- [AIM]: Reproduce the section of the listing that begins at the line containing "build_foot(name, side, stand)" and finishes at the line containing "zip(*points))), Vector(map(max, zip(*points)))". Include both end lines and nothing beyond them.

# START OF MATERIAL PROVIDED

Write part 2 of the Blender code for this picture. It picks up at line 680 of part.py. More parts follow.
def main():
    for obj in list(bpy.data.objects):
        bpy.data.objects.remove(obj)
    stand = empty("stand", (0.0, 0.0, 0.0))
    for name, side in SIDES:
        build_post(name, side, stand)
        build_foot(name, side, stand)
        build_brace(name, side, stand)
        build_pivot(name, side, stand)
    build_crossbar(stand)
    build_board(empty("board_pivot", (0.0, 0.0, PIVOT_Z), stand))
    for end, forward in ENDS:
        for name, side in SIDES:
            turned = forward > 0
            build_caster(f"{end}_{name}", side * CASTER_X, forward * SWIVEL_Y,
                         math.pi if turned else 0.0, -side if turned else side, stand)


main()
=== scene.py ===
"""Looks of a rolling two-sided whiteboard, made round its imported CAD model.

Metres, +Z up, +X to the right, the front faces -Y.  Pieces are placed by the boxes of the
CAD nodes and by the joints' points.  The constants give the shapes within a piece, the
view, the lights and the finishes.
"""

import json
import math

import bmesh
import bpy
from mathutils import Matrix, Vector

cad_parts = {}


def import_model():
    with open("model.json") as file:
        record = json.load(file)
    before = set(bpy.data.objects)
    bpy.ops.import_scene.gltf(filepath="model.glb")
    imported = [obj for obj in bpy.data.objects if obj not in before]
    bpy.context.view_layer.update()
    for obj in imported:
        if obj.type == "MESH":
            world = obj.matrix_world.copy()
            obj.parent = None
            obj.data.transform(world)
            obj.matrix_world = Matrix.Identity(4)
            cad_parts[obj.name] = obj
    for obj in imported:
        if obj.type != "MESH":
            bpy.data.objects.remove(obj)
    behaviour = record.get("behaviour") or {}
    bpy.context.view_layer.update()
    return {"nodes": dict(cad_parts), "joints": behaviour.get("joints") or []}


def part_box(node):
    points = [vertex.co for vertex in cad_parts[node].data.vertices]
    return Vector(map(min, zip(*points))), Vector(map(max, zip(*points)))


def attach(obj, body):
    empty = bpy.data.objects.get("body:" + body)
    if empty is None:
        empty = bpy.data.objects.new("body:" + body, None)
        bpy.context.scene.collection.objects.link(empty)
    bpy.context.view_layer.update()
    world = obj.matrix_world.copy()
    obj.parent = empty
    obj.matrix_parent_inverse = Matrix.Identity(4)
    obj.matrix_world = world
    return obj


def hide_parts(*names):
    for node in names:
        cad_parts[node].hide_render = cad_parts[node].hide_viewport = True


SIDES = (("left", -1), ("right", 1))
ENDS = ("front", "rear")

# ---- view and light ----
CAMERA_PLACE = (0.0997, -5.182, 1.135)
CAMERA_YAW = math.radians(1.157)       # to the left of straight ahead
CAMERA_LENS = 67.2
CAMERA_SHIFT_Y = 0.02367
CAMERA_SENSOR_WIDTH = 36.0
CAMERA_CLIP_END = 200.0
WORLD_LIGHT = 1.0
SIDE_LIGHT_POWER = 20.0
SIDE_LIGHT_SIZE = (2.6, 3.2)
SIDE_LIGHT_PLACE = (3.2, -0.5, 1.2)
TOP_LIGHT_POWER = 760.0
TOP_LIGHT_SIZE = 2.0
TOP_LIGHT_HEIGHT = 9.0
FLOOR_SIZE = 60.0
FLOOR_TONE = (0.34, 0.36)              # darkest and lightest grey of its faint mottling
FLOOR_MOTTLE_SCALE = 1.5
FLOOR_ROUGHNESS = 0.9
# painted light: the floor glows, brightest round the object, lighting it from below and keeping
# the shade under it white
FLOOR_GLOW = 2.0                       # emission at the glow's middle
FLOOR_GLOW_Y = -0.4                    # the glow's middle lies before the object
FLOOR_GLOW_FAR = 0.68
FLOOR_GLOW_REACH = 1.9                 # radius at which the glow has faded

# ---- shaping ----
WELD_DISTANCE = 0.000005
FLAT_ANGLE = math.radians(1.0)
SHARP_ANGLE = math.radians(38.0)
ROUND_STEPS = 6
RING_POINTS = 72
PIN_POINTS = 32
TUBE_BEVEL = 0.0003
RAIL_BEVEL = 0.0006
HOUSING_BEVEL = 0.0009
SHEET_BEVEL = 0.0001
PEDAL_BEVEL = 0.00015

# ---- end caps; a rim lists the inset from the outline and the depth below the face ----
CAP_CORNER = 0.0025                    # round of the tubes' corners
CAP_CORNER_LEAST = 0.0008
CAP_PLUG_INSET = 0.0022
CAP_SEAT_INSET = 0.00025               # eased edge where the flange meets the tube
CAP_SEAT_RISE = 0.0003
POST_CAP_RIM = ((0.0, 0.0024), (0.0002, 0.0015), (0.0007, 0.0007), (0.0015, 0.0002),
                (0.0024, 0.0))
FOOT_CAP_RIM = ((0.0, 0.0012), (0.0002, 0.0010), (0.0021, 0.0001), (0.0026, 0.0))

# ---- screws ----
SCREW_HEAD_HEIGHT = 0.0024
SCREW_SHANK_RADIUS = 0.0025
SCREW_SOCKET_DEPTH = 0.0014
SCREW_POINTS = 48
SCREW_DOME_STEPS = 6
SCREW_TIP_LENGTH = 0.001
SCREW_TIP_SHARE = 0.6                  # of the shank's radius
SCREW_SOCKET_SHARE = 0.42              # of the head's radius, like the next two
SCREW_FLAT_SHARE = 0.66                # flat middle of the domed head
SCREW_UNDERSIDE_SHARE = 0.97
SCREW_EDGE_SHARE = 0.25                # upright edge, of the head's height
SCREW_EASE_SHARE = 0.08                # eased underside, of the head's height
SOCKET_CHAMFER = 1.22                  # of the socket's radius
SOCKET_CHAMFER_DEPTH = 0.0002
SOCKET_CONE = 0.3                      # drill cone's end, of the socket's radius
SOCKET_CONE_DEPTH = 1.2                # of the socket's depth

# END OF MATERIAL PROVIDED
# START OF MATERIAL PROVIDED

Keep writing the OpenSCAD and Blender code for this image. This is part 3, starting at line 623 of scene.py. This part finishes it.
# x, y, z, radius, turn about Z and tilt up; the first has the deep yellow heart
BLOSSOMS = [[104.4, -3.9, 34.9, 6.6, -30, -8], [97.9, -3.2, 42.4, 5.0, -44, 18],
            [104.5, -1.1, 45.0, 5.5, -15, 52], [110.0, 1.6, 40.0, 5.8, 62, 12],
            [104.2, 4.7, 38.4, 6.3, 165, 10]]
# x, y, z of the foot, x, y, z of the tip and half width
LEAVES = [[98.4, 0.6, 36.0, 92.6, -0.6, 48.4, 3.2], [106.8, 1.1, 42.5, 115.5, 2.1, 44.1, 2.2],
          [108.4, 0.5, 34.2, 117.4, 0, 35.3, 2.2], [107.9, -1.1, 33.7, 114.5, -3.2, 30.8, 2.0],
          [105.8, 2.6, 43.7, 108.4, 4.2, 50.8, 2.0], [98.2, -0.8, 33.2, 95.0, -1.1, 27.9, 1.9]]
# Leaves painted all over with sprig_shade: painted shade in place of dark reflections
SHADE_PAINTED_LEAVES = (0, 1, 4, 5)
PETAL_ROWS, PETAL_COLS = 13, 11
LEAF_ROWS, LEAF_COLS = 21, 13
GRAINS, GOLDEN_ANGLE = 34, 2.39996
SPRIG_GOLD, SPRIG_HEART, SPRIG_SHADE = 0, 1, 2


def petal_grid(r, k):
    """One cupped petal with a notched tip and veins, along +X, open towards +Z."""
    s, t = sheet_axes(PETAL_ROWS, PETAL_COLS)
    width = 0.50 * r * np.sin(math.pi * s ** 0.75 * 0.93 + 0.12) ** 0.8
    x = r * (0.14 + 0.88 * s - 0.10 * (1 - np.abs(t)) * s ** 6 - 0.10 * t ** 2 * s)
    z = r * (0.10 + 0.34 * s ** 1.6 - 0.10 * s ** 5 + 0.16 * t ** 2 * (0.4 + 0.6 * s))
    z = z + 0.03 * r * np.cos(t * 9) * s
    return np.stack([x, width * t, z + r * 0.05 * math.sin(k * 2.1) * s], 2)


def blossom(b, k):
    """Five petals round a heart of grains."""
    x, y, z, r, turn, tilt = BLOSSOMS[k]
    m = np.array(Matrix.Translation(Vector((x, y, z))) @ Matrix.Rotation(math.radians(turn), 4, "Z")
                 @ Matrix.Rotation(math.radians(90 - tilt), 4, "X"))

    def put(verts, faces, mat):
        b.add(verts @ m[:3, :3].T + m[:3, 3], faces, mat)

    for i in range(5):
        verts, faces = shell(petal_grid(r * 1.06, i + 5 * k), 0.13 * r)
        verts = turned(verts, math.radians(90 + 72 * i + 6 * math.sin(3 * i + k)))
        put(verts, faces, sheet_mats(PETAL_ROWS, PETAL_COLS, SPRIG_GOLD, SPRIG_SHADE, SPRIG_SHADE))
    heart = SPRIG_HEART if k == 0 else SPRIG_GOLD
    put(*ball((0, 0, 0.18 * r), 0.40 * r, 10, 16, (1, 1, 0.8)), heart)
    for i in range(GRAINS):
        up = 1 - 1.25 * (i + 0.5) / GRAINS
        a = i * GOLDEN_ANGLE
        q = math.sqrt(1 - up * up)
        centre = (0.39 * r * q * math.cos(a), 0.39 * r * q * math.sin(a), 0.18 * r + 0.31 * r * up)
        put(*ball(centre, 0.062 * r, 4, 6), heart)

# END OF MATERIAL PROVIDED
# START OF MATERIAL PROVIDED

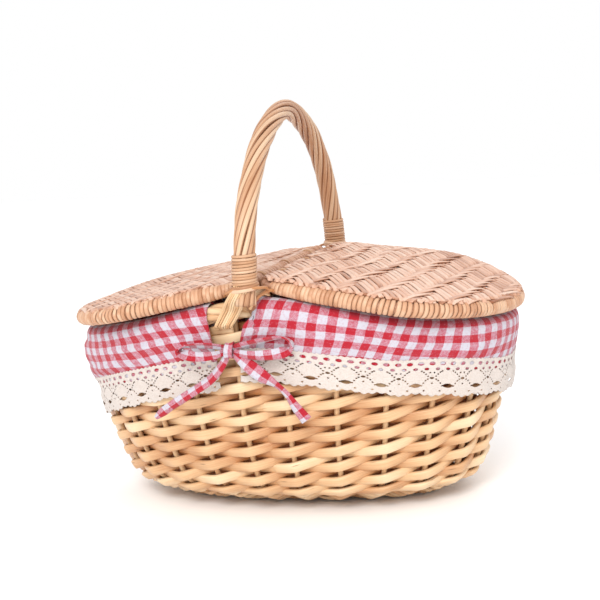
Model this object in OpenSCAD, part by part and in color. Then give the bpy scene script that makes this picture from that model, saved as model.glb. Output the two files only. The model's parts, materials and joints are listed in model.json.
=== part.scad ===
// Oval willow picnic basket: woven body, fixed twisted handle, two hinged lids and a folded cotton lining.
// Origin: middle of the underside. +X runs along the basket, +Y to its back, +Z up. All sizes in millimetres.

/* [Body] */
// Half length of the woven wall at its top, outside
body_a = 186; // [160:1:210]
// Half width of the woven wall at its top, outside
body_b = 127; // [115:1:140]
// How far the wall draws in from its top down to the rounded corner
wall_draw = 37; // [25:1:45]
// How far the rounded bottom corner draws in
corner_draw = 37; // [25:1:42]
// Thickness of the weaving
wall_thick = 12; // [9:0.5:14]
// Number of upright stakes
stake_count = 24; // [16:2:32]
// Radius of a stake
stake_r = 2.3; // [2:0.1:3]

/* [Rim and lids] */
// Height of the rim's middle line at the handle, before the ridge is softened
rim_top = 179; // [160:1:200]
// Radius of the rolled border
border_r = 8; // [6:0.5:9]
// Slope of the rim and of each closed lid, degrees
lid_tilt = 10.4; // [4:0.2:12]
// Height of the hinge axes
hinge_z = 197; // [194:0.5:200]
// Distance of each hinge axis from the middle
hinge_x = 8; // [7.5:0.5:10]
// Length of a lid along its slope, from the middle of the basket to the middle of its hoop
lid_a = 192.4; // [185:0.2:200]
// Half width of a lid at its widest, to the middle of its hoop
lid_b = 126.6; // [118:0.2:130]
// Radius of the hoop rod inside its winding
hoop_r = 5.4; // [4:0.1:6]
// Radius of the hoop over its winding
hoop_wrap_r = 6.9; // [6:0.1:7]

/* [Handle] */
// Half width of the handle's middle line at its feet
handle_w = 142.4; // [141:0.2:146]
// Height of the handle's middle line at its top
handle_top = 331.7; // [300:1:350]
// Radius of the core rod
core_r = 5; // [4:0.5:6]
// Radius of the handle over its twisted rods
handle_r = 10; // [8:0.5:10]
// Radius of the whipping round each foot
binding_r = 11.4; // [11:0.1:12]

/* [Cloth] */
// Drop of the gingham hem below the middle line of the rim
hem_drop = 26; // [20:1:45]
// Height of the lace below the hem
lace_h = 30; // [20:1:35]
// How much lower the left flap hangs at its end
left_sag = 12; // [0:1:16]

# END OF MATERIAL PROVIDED

- [WRITTEN REPLY]:
        build_foot(name, side, stand)
        build_brace(name, side, stand)
        build_pivot(name, side, stand)
    build_crossbar(stand)
    build_board(empty("board_pivot", (0.0, 0.0, PIVOT_Z), stand))
    for end, forward in ENDS:
        for name, side in SIDES:
            turned = forward > 0
            build_caster(f"{end}_{name}", side * CASTER_X, forward * SWIVEL_Y,
                         math.pi if turned else 0.0, -side if turned else side, stand)


main()
=== scene.py ===
"""Looks of a rolling two-sided whiteboard, made round its imported CAD model.

Metres, +Z up, +X to the right, the front faces -Y.  Pieces are placed by the boxes of the
CAD nodes and by the joints' points.  The constants give the shapes within a piece, the
view, the lights and the finishes.
"""

import json
import math

import bmesh
import bpy
from mathutils import Matrix, Vector

cad_parts = {}


def import_model():
    with open("model.json") as file:
        record = json.load(file)
    before = set(bpy.data.objects)
    bpy.ops.import_scene.gltf(filepath="model.glb")
    imported = [obj for obj in bpy.data.objects if obj not in before]
    bpy.context.view_layer.update()
    for obj in imported:
        if obj.type == "MESH":
            world = obj.matrix_world.copy()
            obj.parent = None
            obj.data.transform(world)
            obj.matrix_world = Matrix.Identity(4)
            cad_parts[obj.name] = obj
    for obj in imported:
        if obj.type != "MESH":
            bpy.data.objects.remove(obj)
    behaviour = record.get("behaviour") or {}
    bpy.context.view_layer.update()
    return {"nodes": dict(cad_parts), "joints": behaviour.get("joints") or []}


def part_box(node):
    points = [vertex.co for vertex in cad_parts[node].data.vertices]
    return Vector(map(min, zip(*points))), Vector(map(max, zip(*points)))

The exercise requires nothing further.